The Netherlands taxation department (“Belastingdienst”) coordinates and supervises the application of this rule.

You can calculate how much you will gain from using the 30% ruling yourself – just multiply your gross yearly salary by 30% – this will be the amount not taxed. 70% will still be taxed, using the legally applicable rates.

Take into account while calculating your gross yearly income, that this rule also applies to allowances for holidays, benefits and bonuses. A car, provided by your company, is also counted into your salary. Severance pay and pension-related premiums, however, are NOT counted.

A maximum tax (effective) rate of 36.4% is applicable to the rule. This is significantly lower than regular taxation brackets in the Netherlands (highest being 52 percent).

How long can you benefit from this rule as an expat

The maximum length of application of this rule for one person is 8 years. However, this length can be reduced, in case the expat has worked in Holland before. For those employees, who have been using the rule before 2012, the maximum length of application used to be ten years. Read more on the latest developments concerning the 30% reimbursement ruling and its duration.

Additional advantages and benefits

There are other advantages to using this rule, namely:

One can select the “non-resident” option in their tax declaration (Boxes 2 and 3 of the income tax declaration). If this status is used, assets listed in Box 2 and Box 3 are not taxable. The only exception are investments in real estate.

An expat, as well as the members of his/her family, can receive a driving licence, issued in the Netherlands, in place of their old one, without going to a driving test. Normally, a driving test would be required for this.

If an employer agrees to fund international school attendance, the reimbursement will be free of taxation.

Note that if these options are used, the other deductions are still applicable.

Expats working in the Netherlands as entrepreneurs can also apply for this benefit if they are employed through their own limited liability business (BV).

It is also a way for an entrepreneur to attract valuable foreign specialists.

Application requirements

To apply for the 30% rule you have to meet the following conditions that characterise you as a skilled worker:

  • The expat must be employed by a Netherlands-based company.
  • The expat must have professional knowledge and experience that is not easily found in Holland. An employee is considered to have this type of experience when their salary meets certain requirements.
  • The employee and employer agree, that the rule is applicable (agreement must be in written form)
  • The employee has been transferred/recruited from another country.
  • Before commencing work in the Netherlands, the employee has resided outside of a 150km distance from the Netherlands more than two years.

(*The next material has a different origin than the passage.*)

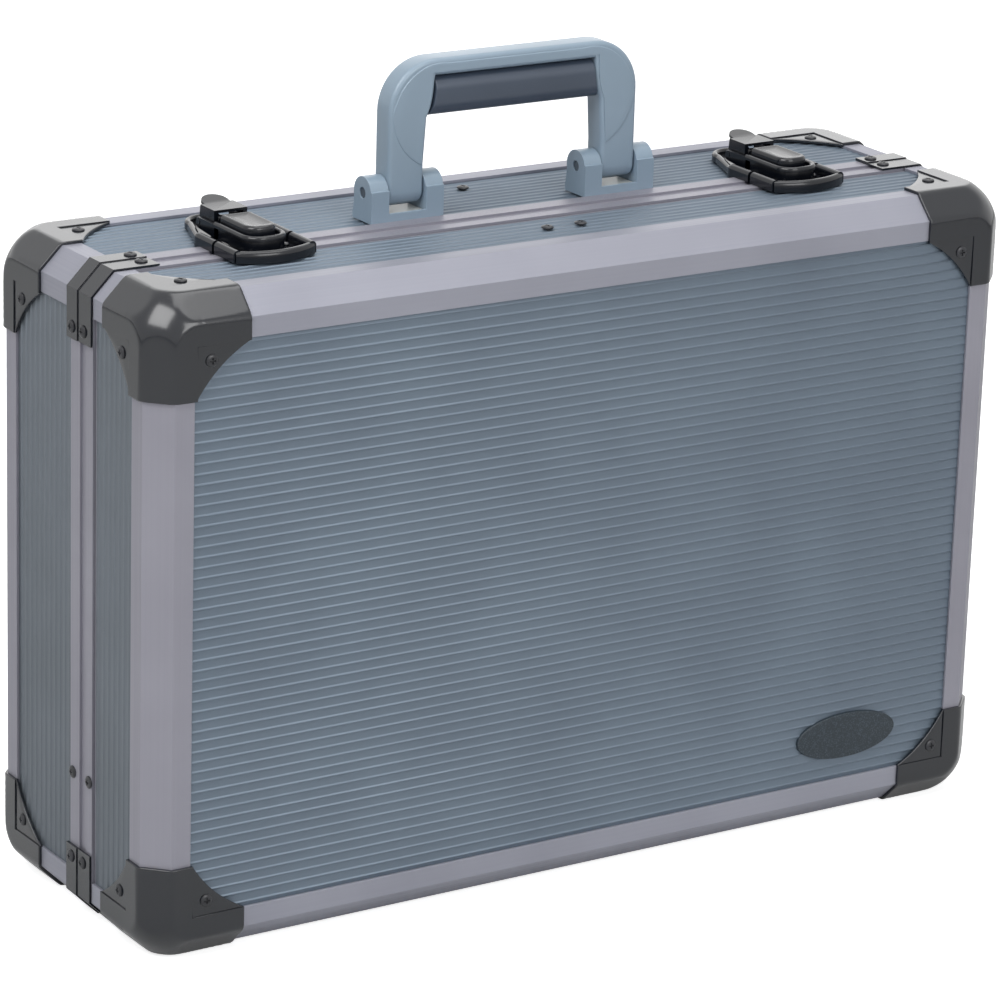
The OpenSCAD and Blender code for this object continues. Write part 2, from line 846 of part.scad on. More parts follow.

Do not hesitate to contact our advisory team if you have questions regarding this rule.

The application process

To begin the process, an expat employee and his/her employer should submit the “Application for implementation of the 30% ruling” (“Verzoek loonheffingen 30% regeling”) to the Netherlands taxation department.

Late application

It’s possible that you just found out that you’re eligible. You can still apply. Depending on the time of application, you may also be eligible for retroactive reimbursement.

For example, if you file the respective documents within 4 months from starting work, you will be reimbursed retroactively for the first months. In case of submitting the documents later than 4 months from beginning your job, you need to wait for the approval of your application.  The reimbursement period will begin on day one of the first month following this approval.

You can apply even years after you began work – the only condition is that you were eligible at the time you began working in Holland.

What happens if you change jobs?

In the event of termination of employment, where this rule has been applied, one can re-apply for continuing the application of the rule. For this, the new job must meet the requirements, set above. Additionally, in this case, the application must be filed no later than 3 months after the end of the previous employment.